The Hill 60 Museum. Photo: NELS
The museum also held an early grave marker for Lance Corporal David Williams of the 24th Signals Division, killed on the 19th of June 1917. He is now buried at Larch Wood (Railway Cutting) Cemetery, which is a little north-west of Hill 60 next to the railway. The material gathered in the museum was not just from Hill 60 but from all over the Salient
The Hill 60 Museum. Photo: NELS
In January 2006 however, the museum at Hill 60 closed. I visited Hill 60 in May 2006, when the building that used to house the cafe and museum had gone and construction of a new building was underway. By May 2007, the new restaraunt with the name Hill 60 on the front had been completed and was open for business - looking very different from its predecessor.
In August 1928, a Great War veteran lamented in The Scotsman how Hill 60 even then had been "adapted for sight-seers" and that "at the entrance gate vendors of souvenirs, mostly disabled soldiers, offer for purchase old rifles, badges, pieces of shrapnel picked up from the Hill". He described how in the roots of thistles rusty barbed wirwe could be seen, and in a shell hole were "rusty relics": fragments of bombs, helmets and old water bottles. There were then, ten years after the war ended, several cafes operating nearby.

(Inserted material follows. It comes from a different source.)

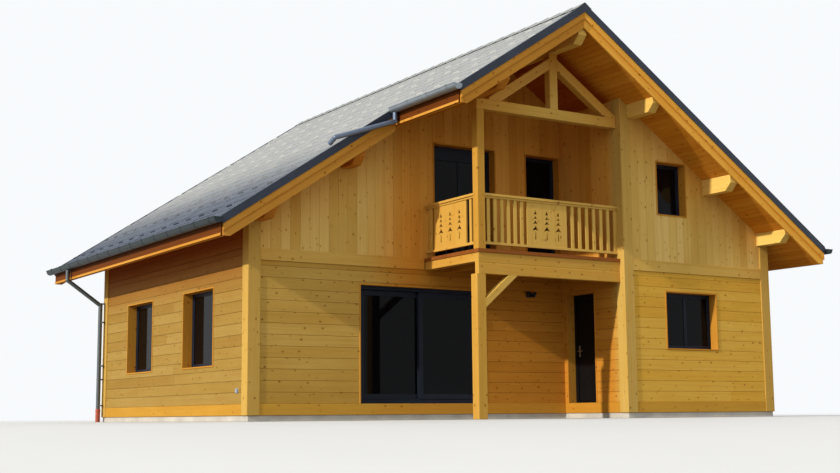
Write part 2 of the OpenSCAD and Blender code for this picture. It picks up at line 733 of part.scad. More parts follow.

Today there are no disabled ex-soldiers left, and although the topography of Hill 60, complete with shell-holes, still shows the ground as it was, grass, nature and time has softened the scars. There are no relics, although the remains of concrete fortifications can be seen. For many who fought here however, the place remained in their memory, and probably because of the friends he lost here, at least one veteran, Mr P G Arnold from Birmingham, asked his widow to scatter his ashes here after he died in 1931.